The traditional mode of delivering IT services has been through dedicated customer teams. A dedicated team is assigned to address all (and only those) requirements that are specific to the customer. However, this way of organizing service delivery leads to inefficiencies due to inability to use expertise and available resources across teams in a flexible manner. Dedicated teams for customers hence became an expensive mode of delivery. To address some of these challenges, in recent times there has been interest in shared delivery of services, where instead of having customer specific teams working in silos; there are cross-customer teams (shared resource pools) that can potentially serve more than one customer. The shared pools have better utilization, leverage technology-specific expertise and also provide good coverage for support. Organizing these teams by technologies that are common across customers helps keep the costs of shared services pools lower.

The disadvantage of the technology specific shared pools is that a customer’s work is split across teams and these teams could also be geographically distributed. Hence, to solve customer issues that require several technologies, distributed teams need to work together which may result in longer turnaround times. Also, customer domain knowledge is very pertinent in issue resolution but when multiple customers are supported by a team, the customer focus is lost and often.

This gives rise to the question of what is the best way of grouping the shared resources across customers? Especially, with the large variations in the technical and domain skills required to address customer requirements, what should be the service delivery model for diverse customer profiles? These turn out to be difficult and yet important questions. Customer satisfaction is the biggest key to a provider’s success and the cost of mapping a customer to a wrong delivery model has drawbacks of breaching service level contracts, tarnishing the providers’ reputation with the client and may even end in service contract cancellation. On the other hand, transformation from one model to another is expensive and entails a lot of changes. It is thus imperative to make the right choice of the delivery model early on to avoid client dissatisfaction or expensive transformation expenses.

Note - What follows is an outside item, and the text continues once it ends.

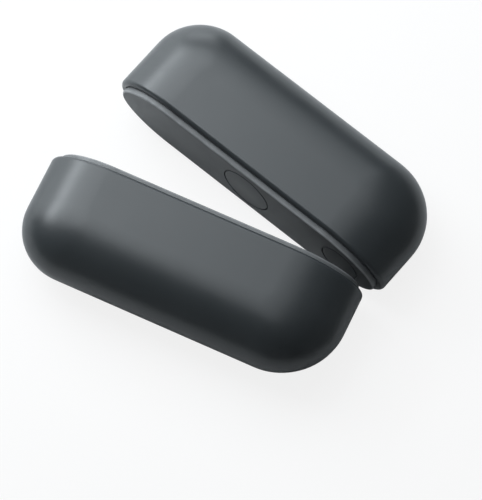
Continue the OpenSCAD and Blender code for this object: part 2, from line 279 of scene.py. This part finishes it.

Services in IT service industry are typically delivered by a Service Provider organization having specialized Service Workers or human resources. They are teamed together in order to serve the Service Requests or work of the customer. The structure of this team and the flow of customer work across multiple teams define a Service Delivery Model (SDM). This choice of the service delivery model for a customer has a long-standing effect on how satisfactorily its services get delivered. For example, a customer which has very tight requirements on its service level agreements and requires support 24/7 may require a very integrated support from the teams. In contrast, a small customer whose IT outsourcing requirement in database management technology is very small, sharing support with other teams may help to keep its outsourcing costs low. Understanding which model to map customers to is non-trivial. Within a delivery model, shared teams need to be created so that the overall delivery costs are lowered and fragmentation of work is avoided. Once the shared teams exist, how their operations can be best optimized poses the next level of challenge for the business. Thus the organization model problem can be sub-divided into 3 decision processes:

  • 1.

    Which customers map to which delivery models?

  • 2.

    How teams are created within each type of delivery model?

  • 3.

    How team operations can be optimized using the right workflows when multiple models exist?

The above problem necessitates a superior decision process that considers customer work profiles, work complexity, workload patterns and service contracts. It also needs to account for the providers’ performance metrics of cost, throughput and utilization. In addition, resource skill distributions and their evolutions also need to be considered. Given the different ways to organize service delivery, and their associated merits and demerits, it becomes challenging for an organization to decide which model to adopt and for which customers. The situation is further aggravated by the fact that various client specific factors play a role in accentuating or diminishing the merits/de-merits of the different delivery models.